WORK TO COMPLETE: Beneath this instruction is a block of data; output from it exactly the lines that run from the one containing "addPiece('front', panelGeometry(-1), jersey);" through the one containing "obj.matrix_parent_inverse = Matrix.Identity(4)", inclusive.

PROVIDED MATERIAL:
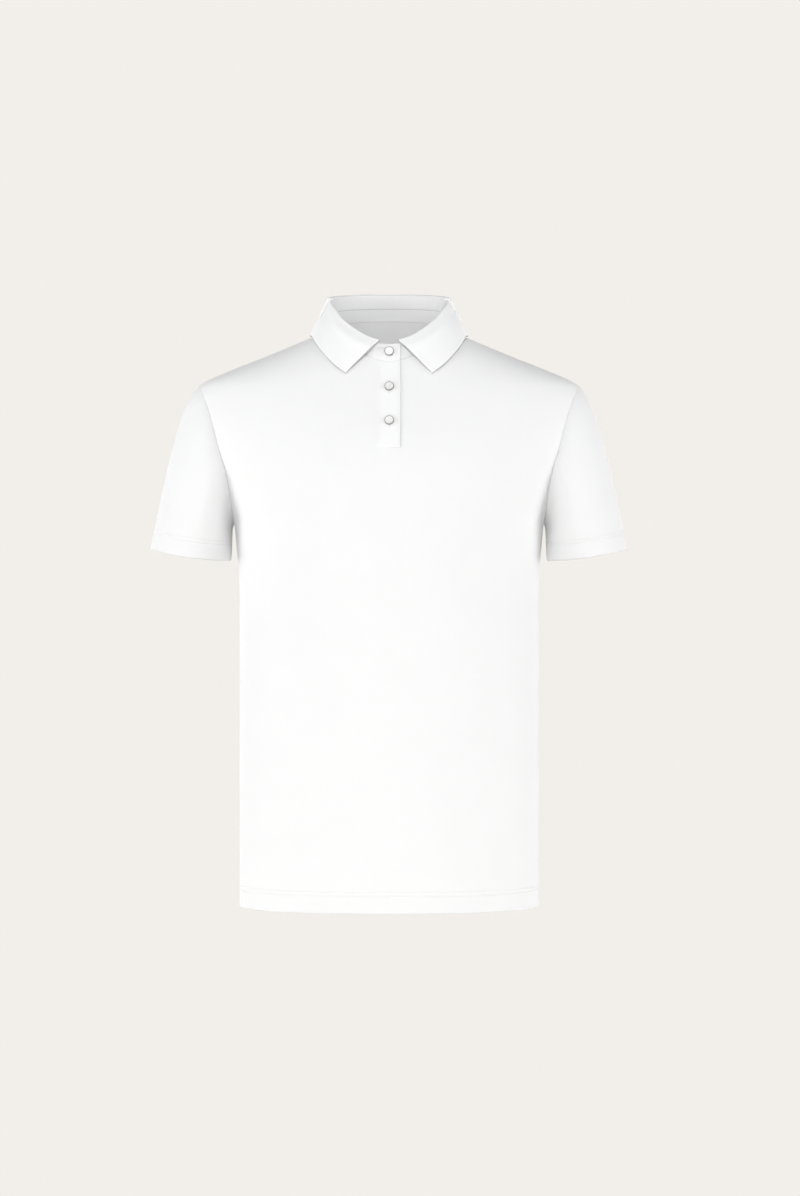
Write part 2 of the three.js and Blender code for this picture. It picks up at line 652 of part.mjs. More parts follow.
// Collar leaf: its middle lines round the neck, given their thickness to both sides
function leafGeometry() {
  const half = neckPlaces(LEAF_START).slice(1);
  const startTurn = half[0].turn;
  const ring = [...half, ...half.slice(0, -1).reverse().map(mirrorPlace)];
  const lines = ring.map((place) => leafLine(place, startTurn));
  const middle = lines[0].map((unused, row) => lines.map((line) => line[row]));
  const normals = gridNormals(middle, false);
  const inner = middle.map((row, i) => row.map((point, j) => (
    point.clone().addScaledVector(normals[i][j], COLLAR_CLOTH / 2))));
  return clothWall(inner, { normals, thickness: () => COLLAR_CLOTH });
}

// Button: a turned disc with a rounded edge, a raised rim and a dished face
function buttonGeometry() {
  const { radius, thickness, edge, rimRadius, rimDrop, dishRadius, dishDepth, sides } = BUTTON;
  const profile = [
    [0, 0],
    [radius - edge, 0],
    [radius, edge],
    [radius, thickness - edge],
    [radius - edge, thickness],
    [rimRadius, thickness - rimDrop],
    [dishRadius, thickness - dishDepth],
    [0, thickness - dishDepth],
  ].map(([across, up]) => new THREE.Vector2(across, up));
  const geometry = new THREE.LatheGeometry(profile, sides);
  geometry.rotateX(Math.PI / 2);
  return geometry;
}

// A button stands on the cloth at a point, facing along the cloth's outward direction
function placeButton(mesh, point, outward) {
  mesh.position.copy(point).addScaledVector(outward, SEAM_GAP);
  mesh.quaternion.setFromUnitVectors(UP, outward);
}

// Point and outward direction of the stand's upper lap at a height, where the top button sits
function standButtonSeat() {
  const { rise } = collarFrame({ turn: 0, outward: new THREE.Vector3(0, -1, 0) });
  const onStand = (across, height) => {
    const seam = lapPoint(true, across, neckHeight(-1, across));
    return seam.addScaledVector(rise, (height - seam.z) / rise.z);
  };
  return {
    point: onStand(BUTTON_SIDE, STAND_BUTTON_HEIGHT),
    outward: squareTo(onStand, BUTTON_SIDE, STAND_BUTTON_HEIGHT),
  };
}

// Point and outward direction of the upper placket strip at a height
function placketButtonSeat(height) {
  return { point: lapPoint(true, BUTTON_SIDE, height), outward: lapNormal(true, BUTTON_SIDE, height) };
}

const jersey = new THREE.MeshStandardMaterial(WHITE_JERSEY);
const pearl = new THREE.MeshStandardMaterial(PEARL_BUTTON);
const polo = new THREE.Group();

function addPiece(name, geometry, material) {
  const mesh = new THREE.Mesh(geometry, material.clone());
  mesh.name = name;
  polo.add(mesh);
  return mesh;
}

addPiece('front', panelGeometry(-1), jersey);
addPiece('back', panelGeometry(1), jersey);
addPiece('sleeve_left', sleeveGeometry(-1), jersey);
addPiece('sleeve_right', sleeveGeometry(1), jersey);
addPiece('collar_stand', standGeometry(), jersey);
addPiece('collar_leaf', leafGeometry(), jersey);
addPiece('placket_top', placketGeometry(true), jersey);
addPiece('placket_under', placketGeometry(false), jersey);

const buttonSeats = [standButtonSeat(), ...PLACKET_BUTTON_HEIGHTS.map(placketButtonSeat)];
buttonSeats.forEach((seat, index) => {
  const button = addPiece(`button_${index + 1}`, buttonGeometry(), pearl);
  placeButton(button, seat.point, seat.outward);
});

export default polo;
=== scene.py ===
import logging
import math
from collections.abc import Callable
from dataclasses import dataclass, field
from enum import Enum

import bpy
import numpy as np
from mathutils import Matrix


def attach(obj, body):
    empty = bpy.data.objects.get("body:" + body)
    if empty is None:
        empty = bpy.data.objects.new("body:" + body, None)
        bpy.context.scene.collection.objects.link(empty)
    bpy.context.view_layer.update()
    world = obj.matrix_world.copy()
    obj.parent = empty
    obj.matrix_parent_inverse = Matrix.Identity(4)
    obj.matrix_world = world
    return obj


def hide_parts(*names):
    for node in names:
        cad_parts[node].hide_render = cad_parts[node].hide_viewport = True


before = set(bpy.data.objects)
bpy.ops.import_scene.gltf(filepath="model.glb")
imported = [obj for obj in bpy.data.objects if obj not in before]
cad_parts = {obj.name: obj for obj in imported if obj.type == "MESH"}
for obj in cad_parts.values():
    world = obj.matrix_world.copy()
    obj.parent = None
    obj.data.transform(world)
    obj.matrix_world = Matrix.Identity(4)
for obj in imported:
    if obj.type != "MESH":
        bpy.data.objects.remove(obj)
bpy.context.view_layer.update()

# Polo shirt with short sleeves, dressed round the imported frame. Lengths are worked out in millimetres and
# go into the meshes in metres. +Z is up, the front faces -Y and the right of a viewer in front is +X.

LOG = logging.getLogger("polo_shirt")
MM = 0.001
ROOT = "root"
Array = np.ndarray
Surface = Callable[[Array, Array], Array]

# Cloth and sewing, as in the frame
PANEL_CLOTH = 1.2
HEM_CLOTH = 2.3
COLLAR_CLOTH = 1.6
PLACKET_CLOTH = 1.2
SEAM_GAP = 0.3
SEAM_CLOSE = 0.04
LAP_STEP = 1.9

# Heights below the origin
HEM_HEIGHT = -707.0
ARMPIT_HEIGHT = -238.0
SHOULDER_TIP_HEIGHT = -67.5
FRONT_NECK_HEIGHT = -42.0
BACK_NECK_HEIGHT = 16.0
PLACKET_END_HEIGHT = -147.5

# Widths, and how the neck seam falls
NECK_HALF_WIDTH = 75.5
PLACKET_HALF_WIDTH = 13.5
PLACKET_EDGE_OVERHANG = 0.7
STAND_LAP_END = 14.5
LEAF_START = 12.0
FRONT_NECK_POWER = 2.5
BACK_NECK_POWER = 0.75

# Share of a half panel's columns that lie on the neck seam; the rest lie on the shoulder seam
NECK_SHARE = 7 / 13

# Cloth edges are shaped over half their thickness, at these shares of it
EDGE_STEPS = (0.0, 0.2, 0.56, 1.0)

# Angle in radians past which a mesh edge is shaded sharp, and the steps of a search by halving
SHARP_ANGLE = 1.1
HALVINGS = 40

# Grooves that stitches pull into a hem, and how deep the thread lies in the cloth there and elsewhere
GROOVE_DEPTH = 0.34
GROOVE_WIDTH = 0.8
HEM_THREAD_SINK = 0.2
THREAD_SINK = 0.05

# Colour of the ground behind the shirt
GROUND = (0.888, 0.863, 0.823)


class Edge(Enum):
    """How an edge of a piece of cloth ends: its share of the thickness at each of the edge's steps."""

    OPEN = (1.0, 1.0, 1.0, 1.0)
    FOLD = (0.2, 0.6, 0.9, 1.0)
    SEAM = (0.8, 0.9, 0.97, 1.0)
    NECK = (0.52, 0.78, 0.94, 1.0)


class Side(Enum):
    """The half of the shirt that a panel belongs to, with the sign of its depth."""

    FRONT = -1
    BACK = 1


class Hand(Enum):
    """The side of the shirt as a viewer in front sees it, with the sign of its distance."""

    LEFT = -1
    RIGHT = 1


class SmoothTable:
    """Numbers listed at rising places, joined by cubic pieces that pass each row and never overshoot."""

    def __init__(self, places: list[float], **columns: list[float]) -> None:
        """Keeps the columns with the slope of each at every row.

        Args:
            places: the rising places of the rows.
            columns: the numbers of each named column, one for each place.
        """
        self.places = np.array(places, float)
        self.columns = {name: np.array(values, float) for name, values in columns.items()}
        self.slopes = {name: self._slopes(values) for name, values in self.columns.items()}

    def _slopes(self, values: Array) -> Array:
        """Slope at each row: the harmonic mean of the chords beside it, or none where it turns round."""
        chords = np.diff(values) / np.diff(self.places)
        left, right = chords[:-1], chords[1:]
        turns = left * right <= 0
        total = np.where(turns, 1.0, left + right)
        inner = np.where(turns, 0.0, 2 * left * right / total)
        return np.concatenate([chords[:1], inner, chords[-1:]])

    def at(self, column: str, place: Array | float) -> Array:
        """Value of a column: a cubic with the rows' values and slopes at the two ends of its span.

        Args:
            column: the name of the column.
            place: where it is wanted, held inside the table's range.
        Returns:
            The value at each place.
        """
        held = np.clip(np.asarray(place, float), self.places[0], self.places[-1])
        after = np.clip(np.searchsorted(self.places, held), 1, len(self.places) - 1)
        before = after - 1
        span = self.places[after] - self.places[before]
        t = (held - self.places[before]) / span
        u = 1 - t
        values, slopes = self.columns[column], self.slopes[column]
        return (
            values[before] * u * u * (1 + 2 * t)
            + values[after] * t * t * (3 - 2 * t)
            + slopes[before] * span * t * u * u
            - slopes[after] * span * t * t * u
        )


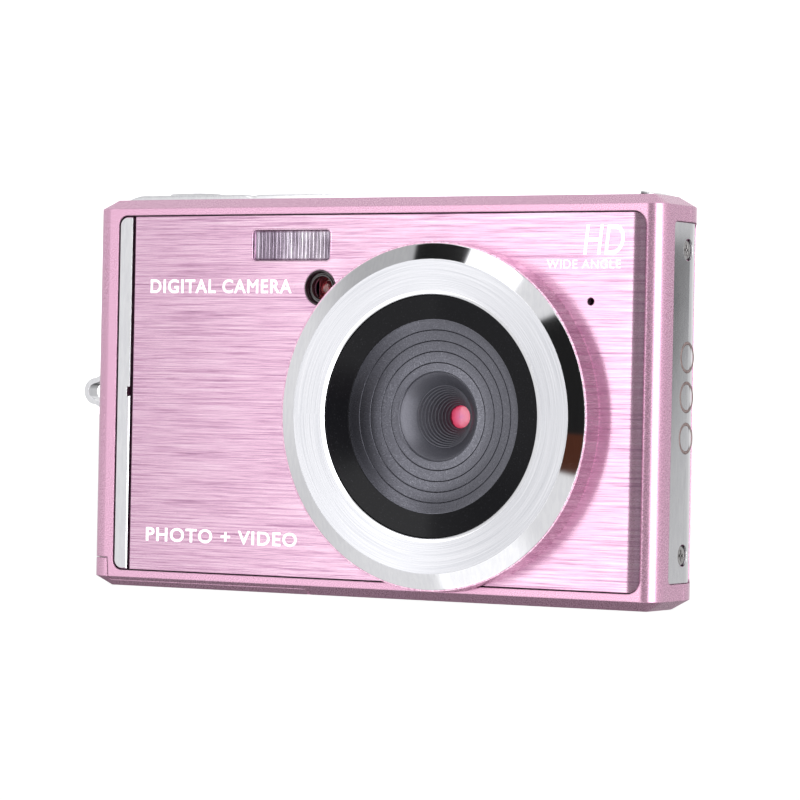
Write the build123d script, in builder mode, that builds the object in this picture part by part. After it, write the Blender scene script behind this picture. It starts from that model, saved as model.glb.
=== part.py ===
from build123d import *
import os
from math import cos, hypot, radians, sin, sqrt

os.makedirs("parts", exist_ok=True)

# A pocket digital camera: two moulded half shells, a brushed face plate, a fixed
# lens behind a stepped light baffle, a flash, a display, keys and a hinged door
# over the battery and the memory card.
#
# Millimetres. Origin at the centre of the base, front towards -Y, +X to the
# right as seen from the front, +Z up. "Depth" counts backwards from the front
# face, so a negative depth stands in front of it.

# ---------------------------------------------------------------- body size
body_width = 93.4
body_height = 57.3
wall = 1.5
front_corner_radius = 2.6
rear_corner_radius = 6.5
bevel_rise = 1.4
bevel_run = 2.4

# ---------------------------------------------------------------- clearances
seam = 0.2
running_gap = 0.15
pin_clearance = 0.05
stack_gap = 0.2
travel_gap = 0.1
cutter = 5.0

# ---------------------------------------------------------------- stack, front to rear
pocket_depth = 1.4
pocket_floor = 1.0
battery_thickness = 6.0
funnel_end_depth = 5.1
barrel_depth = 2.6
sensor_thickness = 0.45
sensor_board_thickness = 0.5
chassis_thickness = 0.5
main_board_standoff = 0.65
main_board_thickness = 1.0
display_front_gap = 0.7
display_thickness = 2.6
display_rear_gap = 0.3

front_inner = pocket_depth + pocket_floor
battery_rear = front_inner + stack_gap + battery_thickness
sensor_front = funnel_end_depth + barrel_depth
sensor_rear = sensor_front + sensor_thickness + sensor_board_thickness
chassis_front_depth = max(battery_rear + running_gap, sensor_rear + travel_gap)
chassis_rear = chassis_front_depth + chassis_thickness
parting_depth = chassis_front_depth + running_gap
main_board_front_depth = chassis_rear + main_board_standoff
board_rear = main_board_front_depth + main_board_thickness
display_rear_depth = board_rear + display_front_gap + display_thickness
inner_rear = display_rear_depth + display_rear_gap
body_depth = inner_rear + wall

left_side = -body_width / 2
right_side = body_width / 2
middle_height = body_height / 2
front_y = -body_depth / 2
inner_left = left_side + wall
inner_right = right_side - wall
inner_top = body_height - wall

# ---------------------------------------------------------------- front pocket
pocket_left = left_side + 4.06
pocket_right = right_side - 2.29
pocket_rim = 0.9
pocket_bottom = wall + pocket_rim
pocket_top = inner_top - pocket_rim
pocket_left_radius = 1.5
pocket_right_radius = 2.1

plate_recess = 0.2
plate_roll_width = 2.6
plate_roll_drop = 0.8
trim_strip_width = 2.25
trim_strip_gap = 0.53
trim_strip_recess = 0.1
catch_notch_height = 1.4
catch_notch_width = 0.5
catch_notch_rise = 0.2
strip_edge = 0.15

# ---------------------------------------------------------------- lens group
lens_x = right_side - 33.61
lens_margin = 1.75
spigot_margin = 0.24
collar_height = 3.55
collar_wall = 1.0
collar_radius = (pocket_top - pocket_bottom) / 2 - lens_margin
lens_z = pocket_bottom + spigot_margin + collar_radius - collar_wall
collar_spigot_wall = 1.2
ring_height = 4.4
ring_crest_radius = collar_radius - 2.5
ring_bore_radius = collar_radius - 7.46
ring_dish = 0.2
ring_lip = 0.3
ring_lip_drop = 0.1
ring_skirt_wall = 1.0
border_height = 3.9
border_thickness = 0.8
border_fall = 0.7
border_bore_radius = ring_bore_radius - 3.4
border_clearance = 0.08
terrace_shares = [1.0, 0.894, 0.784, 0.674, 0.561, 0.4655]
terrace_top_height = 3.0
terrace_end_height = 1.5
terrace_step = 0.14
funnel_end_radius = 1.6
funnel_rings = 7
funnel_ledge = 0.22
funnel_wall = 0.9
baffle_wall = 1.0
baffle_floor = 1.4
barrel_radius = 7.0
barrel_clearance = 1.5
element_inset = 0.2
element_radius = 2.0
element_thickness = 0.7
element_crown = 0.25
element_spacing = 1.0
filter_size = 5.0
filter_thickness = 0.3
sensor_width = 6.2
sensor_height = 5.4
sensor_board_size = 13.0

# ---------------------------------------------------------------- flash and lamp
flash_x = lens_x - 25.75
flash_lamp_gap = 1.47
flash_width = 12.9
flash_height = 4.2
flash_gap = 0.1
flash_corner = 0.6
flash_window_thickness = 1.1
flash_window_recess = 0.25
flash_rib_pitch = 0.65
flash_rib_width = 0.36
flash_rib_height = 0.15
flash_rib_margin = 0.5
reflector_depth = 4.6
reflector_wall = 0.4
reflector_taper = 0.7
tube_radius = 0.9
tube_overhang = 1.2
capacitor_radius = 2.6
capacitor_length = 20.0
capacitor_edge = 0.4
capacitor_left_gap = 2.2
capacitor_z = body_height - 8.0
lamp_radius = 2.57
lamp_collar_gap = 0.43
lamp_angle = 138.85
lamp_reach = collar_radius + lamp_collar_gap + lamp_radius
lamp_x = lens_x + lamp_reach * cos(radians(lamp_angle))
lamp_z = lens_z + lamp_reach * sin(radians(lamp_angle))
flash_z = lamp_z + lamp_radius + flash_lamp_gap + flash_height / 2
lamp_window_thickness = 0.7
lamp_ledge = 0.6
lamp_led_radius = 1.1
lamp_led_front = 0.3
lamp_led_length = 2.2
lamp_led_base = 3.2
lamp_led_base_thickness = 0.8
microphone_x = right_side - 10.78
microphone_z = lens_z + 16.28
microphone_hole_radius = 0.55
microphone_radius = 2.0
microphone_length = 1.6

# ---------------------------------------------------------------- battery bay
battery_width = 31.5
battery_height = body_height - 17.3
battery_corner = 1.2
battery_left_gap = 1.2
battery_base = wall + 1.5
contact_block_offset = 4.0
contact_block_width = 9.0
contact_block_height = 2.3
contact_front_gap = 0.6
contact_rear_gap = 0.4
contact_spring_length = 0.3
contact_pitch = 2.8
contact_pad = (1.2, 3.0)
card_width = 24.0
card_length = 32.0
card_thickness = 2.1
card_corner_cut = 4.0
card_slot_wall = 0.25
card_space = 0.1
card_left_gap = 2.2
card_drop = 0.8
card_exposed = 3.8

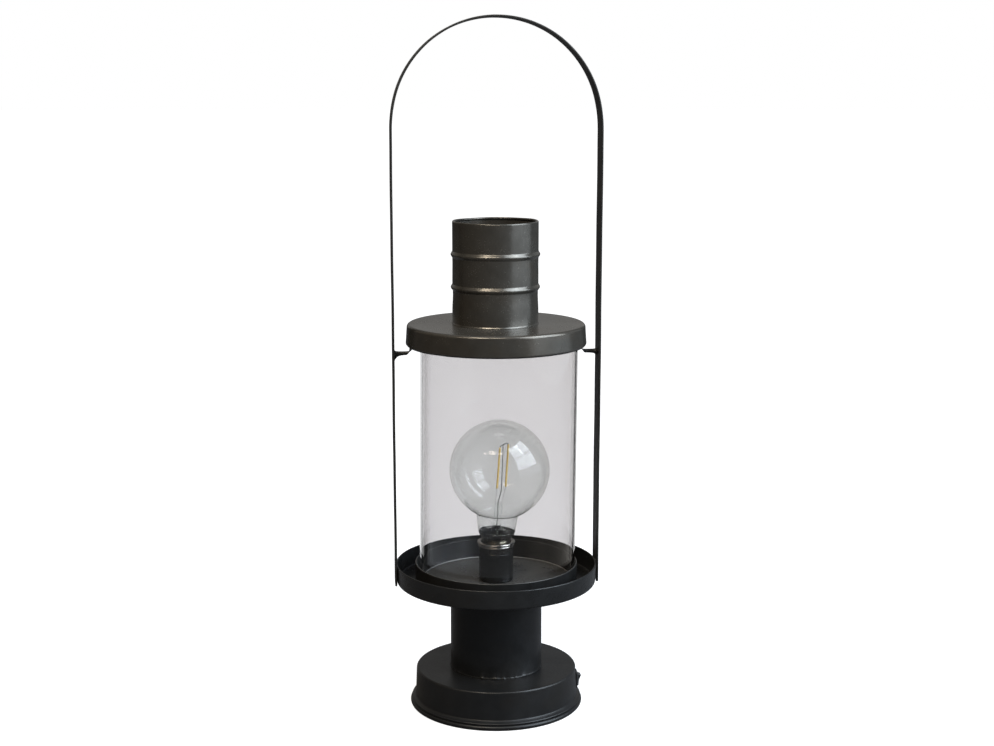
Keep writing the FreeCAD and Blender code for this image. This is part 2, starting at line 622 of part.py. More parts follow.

THE RESULT:
addPiece('front', panelGeometry(-1), jersey);
addPiece('back', panelGeometry(1), jersey);
addPiece('sleeve_left', sleeveGeometry(-1), jersey);
addPiece('sleeve_right', sleeveGeometry(1), jersey);
addPiece('collar_stand', standGeometry(), jersey);
addPiece('collar_leaf', leafGeometry(), jersey);
addPiece('placket_top', placketGeometry(true), jersey);
addPiece('placket_under', placketGeometry(false), jersey);

const buttonSeats = [standButtonSeat(), ...PLACKET_BUTTON_HEIGHTS.map(placketButtonSeat)];
buttonSeats.forEach((seat, index) => {
  const button = addPiece(`button_${index + 1}`, buttonGeometry(), pearl);
  placeButton(button, seat.point, seat.outward);
});

export default polo;
=== scene.py ===
import logging
import math
from collections.abc import Callable
from dataclasses import dataclass, field
from enum import Enum

import bpy
import numpy as np
from mathutils import Matrix


def attach(obj, body):
    empty = bpy.data.objects.get("body:" + body)
    if empty is None:
        empty = bpy.data.objects.new("body:" + body, None)
        bpy.context.scene.collection.objects.link(empty)
    bpy.context.view_layer.update()
    world = obj.matrix_world.copy()
    obj.parent = empty
    obj.matrix_parent_inverse = Matrix.Identity(4)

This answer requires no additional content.